No problem, I hope I didn't sound too insistent about the issue. It's just that it seems a bit surprising that such a small (and not uncommon) piece of code can generate code with so many issues (I think I count 4 distinct ones).
@AzureSky: "Would like to see some SIMD(!) Yes, voted it up already. Please everyone do so too(!)"
I think I up-voted on the Connect bug about this but I'm seriously considering down-voting the bug. It seems to me that the righter high count of up-votes is the result of a "SIMD is cool" style thinking rather than the result of more down to earth thinking: "SIMD actually works given the optimization constraints of a JIT compiler". Otherwise you can end up in situations like one I've recently seen in the VC++ compiler - doing 2 additions with a single SIMD instruction and then (unnecessarily) spilling the registers to memory and killing the perf.
@Lakshan: Thank you!
And yes, if you could, please post step-by-step instructions on setting the registry so that the RyuJit option is set globaly (as well as the debug info to verify that it's running).
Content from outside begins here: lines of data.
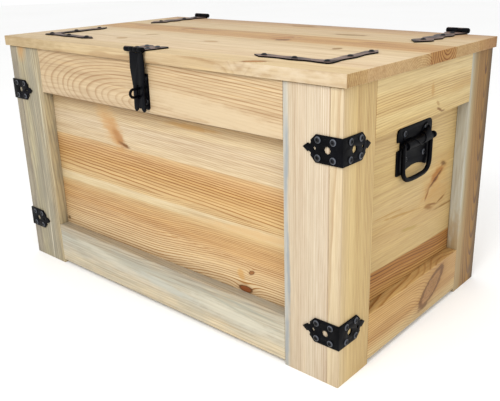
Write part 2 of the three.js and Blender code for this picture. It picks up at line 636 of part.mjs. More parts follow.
// Two legs and a slightly sagging bottom bar with rounded corners, as a path below the axle.
function bailPath() {
  const bottom = HANDLE_AXLE_Z - BAIL_DROP;
  const at = (y, z) => new THREE.Vector3(HANDLE_AXLE_OUT, y, z);
  const corner = at(BAIL_LEG_Y, bottom);
  const legEnd = at(BAIL_LEG_Y, bottom + BAIL_CORNER_R);
  const barEnd = at(BAIL_LEG_Y - BAIL_CORNER_R, bottom - BAIL_SAG / 2);
  const flip = (point) => at(-point.y, point.z);
  const path = new THREE.CurvePath();
  path.add(new THREE.LineCurve3(at(BAIL_LEG_Y, HANDLE_AXLE_Z), legEnd));
  path.add(new THREE.QuadraticBezierCurve3(legEnd, corner, barEnd));
  path.add(new THREE.QuadraticBezierCurve3(barEnd, at(0, bottom - BAIL_SAG), flip(barEnd)));
  path.add(new THREE.QuadraticBezierCurve3(flip(barEnd), flip(corner), flip(legEnd)));
  path.add(new THREE.LineCurve3(flip(legEnd), at(-BAIL_LEG_Y, HANDLE_AXLE_Z)));
  return path;
}

function bail() {
  const rod = rodAlong(bailPath(), BAIL_ROD_R, 40);
  const eyes = [-1, 1].map((sign) => {
    const span = onSide(sign, BAIL_LEG_Y - BAIL_ROD_R, BAIL_LEG_Y + BAIL_ROD_R);
    return rodAlongY(HANDLE_AXLE_OUT, span, HANDLE_AXLE_Z, BAIL_ROD_R + 0.6);
  });
  const bore = rodAlongY(HANDLE_AXLE_OUT, [-HANDLE_W, HANDLE_W], HANDLE_AXLE_Z, HANDLE_AXLE_R + GAP);
  return join([rod, ...eyes]).subtract(solidOf(bore));
}

function addHandles() {
  const pieces = { plate: handlePlate(), axle: handleAxle(), bail: bail() };
  for (const [part, solid] of Object.entries(pieces)) {
    const right = solid.translate([HANDLE_PANEL_X, HANDLE_Y, 0]);
    place(`handle_right_${part}`, geometryOf(right), BLACK_STEEL);
    place(`handle_left_${part}`, geometryOf(right.mirror([1, 0, 0])), BLACK_STEEL);
  }
}

// ---- The whole chest ----------------------------------------------------------------------------

addCarcass();
addLid();
addBrackets();
addCornerPlates();
addHinges();
addHasp();
addHandles();

// The frame's origin is on the floor under the middle of everything, hardware included.
const foremost = LOOP_CENTRE_Y - LOOP_R - LOOP_WIRE_R;
const hindmost = HINGE_AXIS_Y + HINGE_BARREL_R;
chest.position.y = -(foremost + hindmost) / 2;

export default chest;
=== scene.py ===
import math
from dataclasses import dataclass, field

import bmesh
import bpy
from mathutils import Matrix, Vector


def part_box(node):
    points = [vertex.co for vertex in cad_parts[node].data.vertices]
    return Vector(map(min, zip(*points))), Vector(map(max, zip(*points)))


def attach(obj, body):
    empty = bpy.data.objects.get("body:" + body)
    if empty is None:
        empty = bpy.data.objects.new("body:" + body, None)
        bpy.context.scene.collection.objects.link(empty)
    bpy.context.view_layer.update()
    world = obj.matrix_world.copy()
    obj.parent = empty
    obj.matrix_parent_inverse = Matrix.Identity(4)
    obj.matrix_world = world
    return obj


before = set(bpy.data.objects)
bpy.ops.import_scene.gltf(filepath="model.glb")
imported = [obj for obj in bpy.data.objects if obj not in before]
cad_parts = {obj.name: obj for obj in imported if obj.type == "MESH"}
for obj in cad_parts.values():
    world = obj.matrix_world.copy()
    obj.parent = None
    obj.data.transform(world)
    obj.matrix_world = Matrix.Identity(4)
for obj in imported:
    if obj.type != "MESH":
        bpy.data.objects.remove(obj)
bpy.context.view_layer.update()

# A pine chest with black hardware. Metres; X along the chest, -Y its front, +Z up.

MM = 0.001
AXES = {"x": 0, "y": 1, "z": 2}


# ---- Expressions for material nodes --------------------------------------------------------------


def srgb(code, alpha=1.0):
    """A colour written as six hexadecimal digits, as linear numbers."""
    levels = [int(code[i:i + 2], 16) / 255 for i in (0, 2, 4)]
    linear = [v / 12.92 if v <= 0.04045 else ((v + 0.055) / 1.055) ** 2.4 for v in levels]
    return (*linear, alpha)


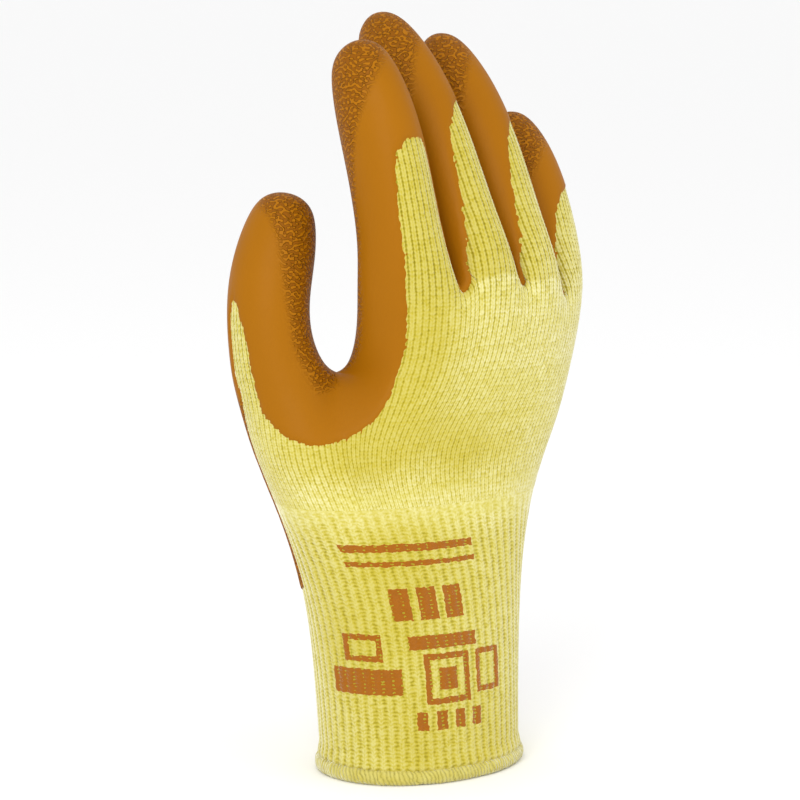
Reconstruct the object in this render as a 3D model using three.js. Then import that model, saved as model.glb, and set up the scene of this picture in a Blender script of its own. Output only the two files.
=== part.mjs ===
import * as THREE from 'three';

// A right-hand knit work glove with a latex coat, held in the shape of the hand that wears it.
// Millimetres. The origin is the middle of the wrist opening, +Z runs to the fingertips,
// the back of the hand faces -Y, the palm +Y and the thumb -X.

// Named sizes
const HEM_HEIGHT = 5;
const HEM_THICKNESS = 4;
const KNUCKLE_HEIGHT = 158; // wrist opening to the roots of the fingers
const PALM_BREADTH = 100;
const PALM_DEPTH = 36;
const FINGER_LENGTH = 91; // the middle finger's, the longest
const FINGER_WIDTH = 23;
const KNIT_WALL = 1.3;
const LATEX_WALL = 0.9;
const SKIN_GAP = 0.35; // between the knit and the latex on it
const JOINT_GAP = 0.4; // between two knit pieces that meet
const RIB_GROOVE = 0.6;
const PRINT_CLEAR = 59; // the latex on the palm side ends this far above the wrist opening

const row = (...names) => (...values) => Object.fromEntries(names.map((name, i) => [name, values[i]]));
const rad = THREE.MathUtils.degToRad;

// Cross-sections of cuff and hand: height as a share of KNUCKLE_HEIGHT, width, across and back of
// PALM_BREADTH, depth and bow of PALM_DEPTH. Turn is in degrees, square is the power of the oval,
// tilt lifts the little finger's side and lowers the thumb's.
const section = row('part', 'height', 'width', 'depth', 'across', 'back', 'turn', 'bow', 'square', 'tilt');
const WRIST = section('rib_cuff', (HEM_HEIGHT + JOINT_GAP) / KNUCKLE_HEIGHT, 0.695, 1.53, 0, 0, 0, 0, 2.1, 0);
const LOWER_SECTIONS = [
  WRIST,
  section('rib_cuff', 0.367, 0.735, 1.55, -0.022, 0.000, 0, 0, 2.1, 0),
  section('rib_cuff', 0.582, 0.930, 1.47, -0.058, 0.010, -9, 0, 2.2, 0),
  section('knit_palm', 0.690, 1.065, 1.44, -0.041, 0.010, -14, 0, 2.4, 0.02),
];
const FORK_SECTION = section('knit_palm', 0.810, 0.825, 1.09, 0.150, -0.094, 2, 0.13, 2.5, 0);
const KNUCKLE_SECTION = section('knit_palm', 1.000, 1.015, 0.99, 0.180, -0.143, 9.5, 0.26, 2.5, 0);

// Fingers: length as a share of FINGER_LENGTH, width and depth of FINGER_WIDTH, rise of the root over
// KNUCKLE_HEIGHT in millimetres. In degrees, splay leans the root to the little finger's side and lean
// to the palm; swing and curl are what the tip has turned further.
const finger = row('name', 'length', 'width', 'depth', 'rise', 'splay', 'swing', 'lean', 'curl', 'taper');
const FINGERS = [
  finger('knit_index', 0.865, 1.03, 1.25, 0, -4.6, -2, 0, 26, 0.93),
  finger('knit_middle', 1.000, 0.94, 1.18, 4.5, -2.4, -2, 10, 39, 0.93),
  finger('knit_ring', 0.960, 0.96, 1.10, 0.5, -1, 0, 11, 37, 0.92),
  finger('knit_little', 0.695, 0.94, 0.97, -6, 4, -2, 10, 36, 0.90),
];

// The thumb's middle line, from its root to its tip: across and back of PALM_BREADTH, height of KNUCKLE_HEIGHT.
const bend = row('across', 'back', 'height');
const THUMB = { name: 'knit_thumb', width: 1.12, depth: 1.17, taper: 0.945, root_width: 1.08, root_depth: 1.22 };
const THUMB_LINE = [
  bend(-0.428, 0.155, 0.791),
  bend(-0.475, 0.170, 0.879),
  bend(-0.469, 0.183, 0.975),
  bend(-0.410, 0.200, 1.077),
  bend(-0.366, 0.200, 1.178),
];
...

Much appreciated!
@mattias - It could have been compiled using IronJS, or translated to c#
@Jerry: We're intimately aware of the branch predictor hardware. Being aware of it doesn't really make it something that we can optimize for. Intel's branch predictor is _incredibly_ complex (and incredibly capable). There are a few places where we try to take branch prediction into account, but doing it for general purpose code is just not particularly useful, because the hardware handles it quite well. Loop Invariant Code Motion is already in place in RyuJIT. We hoist loop invariant expressions out of loops. While we don't always detect what's loop invariant, the core algorithm is in place. To make it work better, we just have to make the core analysis better, which makes everyone happy, not just folks who want LICM to work :-).